Use this command to log in:
cloudctl login -a <ICP_hostname> -u <openshift_username> -p <openshift_password> --skip-ssl-validation staging
Where
<ICP_hostname>
is your Cloud Private server, for examplehttps://cp-console.apps.myserver.com
<openshift_username>
is your OpenShift username.<openshift_password>
is your OpenShift password.
- Prepare a custom resource file named gi-restore.yaml by following the examples in Guardium Insights restore custom resource file options.
- Create the backup resource:
oc apply -f gi-restore.yaml
The expected results should be similar to:
restore.gi.ds.isc.ibm.com/insights created
- Ensure that the custom resource has been created:
oc get restore
The expected results should be similar to:
NAME AGE insights 10s
- Confirm that the job has been created.
- Issue this command:
oc get job|grep restore
The expected results should be similar to:
insights-restore 0/1 35s 35s
- If the job is not created after one minute, the most likely cause is a bug in the
operator cache and that it is still holding the historical backup resource.
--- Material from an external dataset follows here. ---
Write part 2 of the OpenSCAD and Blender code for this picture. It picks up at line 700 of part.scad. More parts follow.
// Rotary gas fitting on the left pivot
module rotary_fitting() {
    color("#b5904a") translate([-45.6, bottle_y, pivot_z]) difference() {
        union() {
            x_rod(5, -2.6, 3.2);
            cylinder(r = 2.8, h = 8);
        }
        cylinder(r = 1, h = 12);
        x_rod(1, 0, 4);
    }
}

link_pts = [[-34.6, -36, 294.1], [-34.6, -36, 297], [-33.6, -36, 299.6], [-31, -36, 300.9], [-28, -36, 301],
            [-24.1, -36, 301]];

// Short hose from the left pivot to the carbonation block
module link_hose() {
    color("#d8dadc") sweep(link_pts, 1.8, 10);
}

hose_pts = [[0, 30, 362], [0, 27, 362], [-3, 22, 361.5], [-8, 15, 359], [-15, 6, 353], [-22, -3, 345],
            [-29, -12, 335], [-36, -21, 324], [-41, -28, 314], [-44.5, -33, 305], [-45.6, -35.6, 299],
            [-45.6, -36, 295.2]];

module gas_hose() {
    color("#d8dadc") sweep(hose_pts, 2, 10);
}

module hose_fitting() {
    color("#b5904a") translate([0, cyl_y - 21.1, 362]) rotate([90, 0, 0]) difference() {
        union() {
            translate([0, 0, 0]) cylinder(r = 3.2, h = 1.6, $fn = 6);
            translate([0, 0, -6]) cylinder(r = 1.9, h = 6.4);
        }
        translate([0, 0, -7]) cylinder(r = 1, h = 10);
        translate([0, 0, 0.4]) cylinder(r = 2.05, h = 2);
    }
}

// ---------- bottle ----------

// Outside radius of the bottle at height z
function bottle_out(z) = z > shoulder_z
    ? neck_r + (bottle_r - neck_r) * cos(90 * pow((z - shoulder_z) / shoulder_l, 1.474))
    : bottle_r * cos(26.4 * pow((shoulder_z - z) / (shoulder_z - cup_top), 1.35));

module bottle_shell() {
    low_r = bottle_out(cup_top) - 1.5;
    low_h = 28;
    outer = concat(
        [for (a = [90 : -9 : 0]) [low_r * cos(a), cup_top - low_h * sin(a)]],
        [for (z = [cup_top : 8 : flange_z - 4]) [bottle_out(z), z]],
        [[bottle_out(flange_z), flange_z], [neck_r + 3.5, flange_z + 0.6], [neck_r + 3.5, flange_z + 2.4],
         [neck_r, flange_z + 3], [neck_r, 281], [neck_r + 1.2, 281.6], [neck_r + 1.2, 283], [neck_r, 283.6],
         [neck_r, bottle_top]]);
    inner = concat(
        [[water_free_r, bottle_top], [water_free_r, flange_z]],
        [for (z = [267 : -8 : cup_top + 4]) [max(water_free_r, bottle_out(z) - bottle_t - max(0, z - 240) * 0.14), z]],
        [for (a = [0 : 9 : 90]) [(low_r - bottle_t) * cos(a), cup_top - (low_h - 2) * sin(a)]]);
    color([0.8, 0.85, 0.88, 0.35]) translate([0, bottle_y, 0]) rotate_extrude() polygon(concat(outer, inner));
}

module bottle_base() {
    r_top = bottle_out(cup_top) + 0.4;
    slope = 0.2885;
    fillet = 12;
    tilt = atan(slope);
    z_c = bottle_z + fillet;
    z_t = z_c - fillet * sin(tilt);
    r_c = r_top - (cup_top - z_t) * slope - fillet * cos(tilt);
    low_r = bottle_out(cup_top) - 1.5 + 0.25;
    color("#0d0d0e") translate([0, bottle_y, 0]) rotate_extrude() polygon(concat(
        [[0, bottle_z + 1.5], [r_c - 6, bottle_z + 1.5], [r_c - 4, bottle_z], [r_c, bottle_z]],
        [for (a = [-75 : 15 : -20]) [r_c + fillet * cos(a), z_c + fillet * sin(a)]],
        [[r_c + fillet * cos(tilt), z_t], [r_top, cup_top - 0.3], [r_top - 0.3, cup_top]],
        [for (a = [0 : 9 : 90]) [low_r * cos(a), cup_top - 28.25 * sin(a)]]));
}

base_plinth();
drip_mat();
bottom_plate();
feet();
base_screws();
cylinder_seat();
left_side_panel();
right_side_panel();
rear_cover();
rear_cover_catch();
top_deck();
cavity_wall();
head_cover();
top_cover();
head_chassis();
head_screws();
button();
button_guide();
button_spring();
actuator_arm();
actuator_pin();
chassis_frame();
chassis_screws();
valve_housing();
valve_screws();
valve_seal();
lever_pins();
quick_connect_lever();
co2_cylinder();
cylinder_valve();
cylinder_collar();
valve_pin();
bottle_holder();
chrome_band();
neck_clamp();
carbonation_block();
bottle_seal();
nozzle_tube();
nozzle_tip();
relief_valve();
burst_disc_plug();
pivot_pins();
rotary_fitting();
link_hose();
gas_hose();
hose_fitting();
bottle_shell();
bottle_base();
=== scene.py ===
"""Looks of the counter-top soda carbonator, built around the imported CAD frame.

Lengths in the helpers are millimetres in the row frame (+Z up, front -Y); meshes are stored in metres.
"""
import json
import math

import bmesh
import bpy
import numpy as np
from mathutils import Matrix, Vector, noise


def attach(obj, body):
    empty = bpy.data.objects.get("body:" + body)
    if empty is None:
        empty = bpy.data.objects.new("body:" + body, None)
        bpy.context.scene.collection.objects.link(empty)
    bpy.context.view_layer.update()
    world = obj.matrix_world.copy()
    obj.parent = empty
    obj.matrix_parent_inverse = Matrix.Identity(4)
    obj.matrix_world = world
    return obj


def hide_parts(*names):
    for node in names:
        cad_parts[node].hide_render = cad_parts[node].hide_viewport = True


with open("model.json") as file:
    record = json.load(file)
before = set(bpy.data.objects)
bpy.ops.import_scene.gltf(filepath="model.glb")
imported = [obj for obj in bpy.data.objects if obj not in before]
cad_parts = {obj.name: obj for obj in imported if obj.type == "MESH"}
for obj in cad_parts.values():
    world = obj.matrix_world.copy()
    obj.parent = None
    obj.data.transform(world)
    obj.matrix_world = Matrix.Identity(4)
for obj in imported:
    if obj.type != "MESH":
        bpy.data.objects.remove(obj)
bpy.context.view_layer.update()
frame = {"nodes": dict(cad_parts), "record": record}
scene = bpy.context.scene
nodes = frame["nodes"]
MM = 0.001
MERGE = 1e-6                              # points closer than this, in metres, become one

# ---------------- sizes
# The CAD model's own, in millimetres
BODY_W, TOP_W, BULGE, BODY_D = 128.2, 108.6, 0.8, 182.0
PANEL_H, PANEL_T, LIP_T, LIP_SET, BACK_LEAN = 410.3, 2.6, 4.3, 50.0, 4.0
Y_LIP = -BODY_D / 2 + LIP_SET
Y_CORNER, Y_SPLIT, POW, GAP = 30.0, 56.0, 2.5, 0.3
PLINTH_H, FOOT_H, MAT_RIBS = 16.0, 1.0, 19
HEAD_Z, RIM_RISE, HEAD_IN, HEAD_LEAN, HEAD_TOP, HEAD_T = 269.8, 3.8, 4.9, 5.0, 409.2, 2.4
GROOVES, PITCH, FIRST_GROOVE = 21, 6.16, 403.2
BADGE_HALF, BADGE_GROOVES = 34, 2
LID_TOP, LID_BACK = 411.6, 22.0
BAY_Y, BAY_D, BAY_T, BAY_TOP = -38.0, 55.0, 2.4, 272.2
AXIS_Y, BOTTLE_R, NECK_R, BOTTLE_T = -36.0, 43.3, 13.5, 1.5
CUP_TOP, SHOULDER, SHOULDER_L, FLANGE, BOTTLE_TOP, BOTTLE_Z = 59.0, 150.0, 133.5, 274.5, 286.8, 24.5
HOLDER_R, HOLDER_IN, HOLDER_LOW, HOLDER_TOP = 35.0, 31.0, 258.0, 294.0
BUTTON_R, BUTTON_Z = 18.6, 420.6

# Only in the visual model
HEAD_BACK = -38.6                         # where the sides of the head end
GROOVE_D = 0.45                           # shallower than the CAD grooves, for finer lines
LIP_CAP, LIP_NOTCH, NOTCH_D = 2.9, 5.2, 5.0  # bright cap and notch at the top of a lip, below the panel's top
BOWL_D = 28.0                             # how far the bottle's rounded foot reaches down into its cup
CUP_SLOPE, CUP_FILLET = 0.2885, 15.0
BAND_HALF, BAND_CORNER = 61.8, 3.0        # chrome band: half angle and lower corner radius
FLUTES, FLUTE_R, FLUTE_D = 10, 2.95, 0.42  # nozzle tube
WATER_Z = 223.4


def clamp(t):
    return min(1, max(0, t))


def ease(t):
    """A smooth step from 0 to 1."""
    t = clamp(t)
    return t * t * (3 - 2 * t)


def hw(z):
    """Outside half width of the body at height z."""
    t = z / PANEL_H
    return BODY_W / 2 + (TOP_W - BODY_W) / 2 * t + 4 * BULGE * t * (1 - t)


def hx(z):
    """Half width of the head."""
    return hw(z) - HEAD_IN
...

To correct this, restart
the operator:
oc delete pod $(oc get pod |awk '/guardiuminsights-controller-manager/{print $1;}')
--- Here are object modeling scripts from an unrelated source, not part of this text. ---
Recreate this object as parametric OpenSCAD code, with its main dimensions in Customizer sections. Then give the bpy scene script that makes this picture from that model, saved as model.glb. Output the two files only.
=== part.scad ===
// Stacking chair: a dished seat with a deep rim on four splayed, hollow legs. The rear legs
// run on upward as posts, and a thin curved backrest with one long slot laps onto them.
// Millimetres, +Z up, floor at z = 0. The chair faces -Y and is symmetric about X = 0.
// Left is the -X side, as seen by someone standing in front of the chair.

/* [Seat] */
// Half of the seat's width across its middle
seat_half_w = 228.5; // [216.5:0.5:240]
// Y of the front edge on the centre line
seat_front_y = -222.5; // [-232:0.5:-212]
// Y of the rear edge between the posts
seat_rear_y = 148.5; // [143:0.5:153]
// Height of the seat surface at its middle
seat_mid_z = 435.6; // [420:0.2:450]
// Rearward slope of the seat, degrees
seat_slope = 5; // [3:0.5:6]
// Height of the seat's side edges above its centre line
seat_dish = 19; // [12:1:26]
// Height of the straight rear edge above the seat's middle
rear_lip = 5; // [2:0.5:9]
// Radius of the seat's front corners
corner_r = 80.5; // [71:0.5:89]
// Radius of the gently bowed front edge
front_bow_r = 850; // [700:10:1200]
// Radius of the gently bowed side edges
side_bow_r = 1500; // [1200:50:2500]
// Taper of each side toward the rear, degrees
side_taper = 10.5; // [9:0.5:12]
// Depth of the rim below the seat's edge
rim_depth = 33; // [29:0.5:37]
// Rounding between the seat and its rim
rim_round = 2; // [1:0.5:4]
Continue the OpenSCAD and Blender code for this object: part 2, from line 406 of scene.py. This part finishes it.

The expected results should be similar to:
pod "guardiuminsights-controller-manager-756b55dff9-zgz5g" deleted
- If needed, we remove the backup restore:
oc delete restore insights
The expected results should be similar to:
restore.gi.ds.isc.ibm.com "insights" deleted
- Then recreate the backup restore:
oc apply -f gi-restore.yaml
The expected results should be similar to:
restore.gi.ds.isc.ibm.com/insights created
- Now, restart the operator:
oc delete pod $(oc get pod |awk '/guardiuminsights-controller-manager/{print $1;}')
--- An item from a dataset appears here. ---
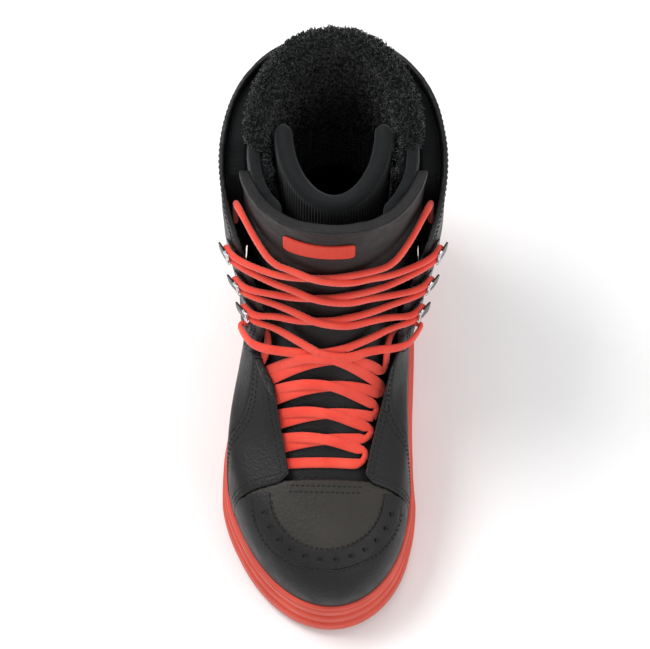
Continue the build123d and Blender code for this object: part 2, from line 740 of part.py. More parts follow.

The expected results should be similar to:
pod "guardiuminsights-controller-manager-756b55dff9-zgz5g" deleted
- Check again to see if the job exists. If it does not, repeat the above steps.
- Issue this command:
- Wait for the restore pod to show up (the job and its pod should start in a few
seconds).
oc get pod |grep restore
The expected results should be similar to:
insights-restore-n7rgm 0/1 Pending 0 60s
The job and its pod should start in a few seconds.
- Confirm that the status of the pod is
Running
.- Issue this command:
oc get pod |grep restore
- If the status shows
Pending
, similar to this:insights-restore-n7rgm 0/1 Pending 0 60s
This means that the PV is still attached to the PVC.
- To determine the status of the PV, issue this command:
oc get pv|grep backup
If the PV is attached to the PVC, the expected results will be similar to:
pvc-7f8c3bb4-5a2c-4408-ad25-fe4f20b604f8 50Gi RWO Retain Released staging/backup rook-ceph-block 2d21h
- To manually release the PV, get its name from the above results (in this example, it
is
pvc-7f8c3bb4-5a2c-4408-ad25-fe4f20b604f8
), and then issue this command:oc patch pv pvc-7f8c3bb4-5a2c-4408-ad25-fe4f20b604f8 -p '{"spec":{"claimRef": null}}'
The expected results should be similar to:
persistentvolume/pvc-7f8c3bb4-5a2c-4408-ad25-fe4f20b604f8 patched
- Now when you check the status of the pod, it should be
Running
. Issue this command:oc get pod |grep restore
The expected results should show the
Running
status:insights-restore-n7rgm 1/1 Running 0 6m29s
- Issue this command:
- Watch the pod logs:
oc logs --follow insights-restore-n7rgm . . . . . . . . . . . . . . .
- Confirm all services are accessible and that data is available.
- If your NFS server is configured to work with backup pod and backup PV, then complete the
following steps to manually backup datamarts. If you did not allocate storage for backup during
installation then the datamart data can be copied directly to the db2 pod
/mnt/blumeta0/scratch/insights-datamart/.
- Login to the remote NFS. Copy the datamart backup files from the target backup
directory to the shared PVC directory at the base directory of NFS. In the following example, the backup-pvc-support-pvc directory and the folder datamart-temp are created to hold the datamart data.
cp -r /data/insights/v3.2.0_backups/<Backup-Dir>/meta/datamart-backup /data/insights/backup-pvc-support-pvc/datamart_temp
- Login to the restored cluster and enter the DB2 pod:
NAMESPACE=$(oc get guardiuminsights | cut -d' ' -f1 | tail -n 1)
oc exec -it -n $NAMESPACE c-$NAMESPACE-db2-db2u-0 -- bash
- Copy the datamart backup from the mounted remote NFS to the DB2 pod and change the
file permissions of the datamarts.
sudo chown -R db2inst1 /mnt/backup/datamart_temp
su - db2inst1
cp -r /mnt/backup/datamart_temp/* /mnt/blumeta0/scratch/insights-datamart/
- Restart the ssh-service pod to re-process the newly copied datamart data.
oc get pods | grep ssh-service
oc delete pod <ssh-service pod>
- Ensure that the guardium-connector service is up. If it's not, bring it back up by
running the following command:
oc scale deployment.apps/<NAMESPACE>-guardium-connector –replicas=3
- Login to the remote NFS. Copy the datamart backup files from the target backup
directory to the shared PVC directory at the base directory of NFS.
What to do next
Use one of these methods to check the log files:
- To check one pod, issue this command:
oc logs --follow <pod>
- See <gi-backup-xxxx>/ backup-<timestamp>.log <gi-backup-xxxx>/restore-<timestamp>.log. These logs are in the PV under each directory for full backups.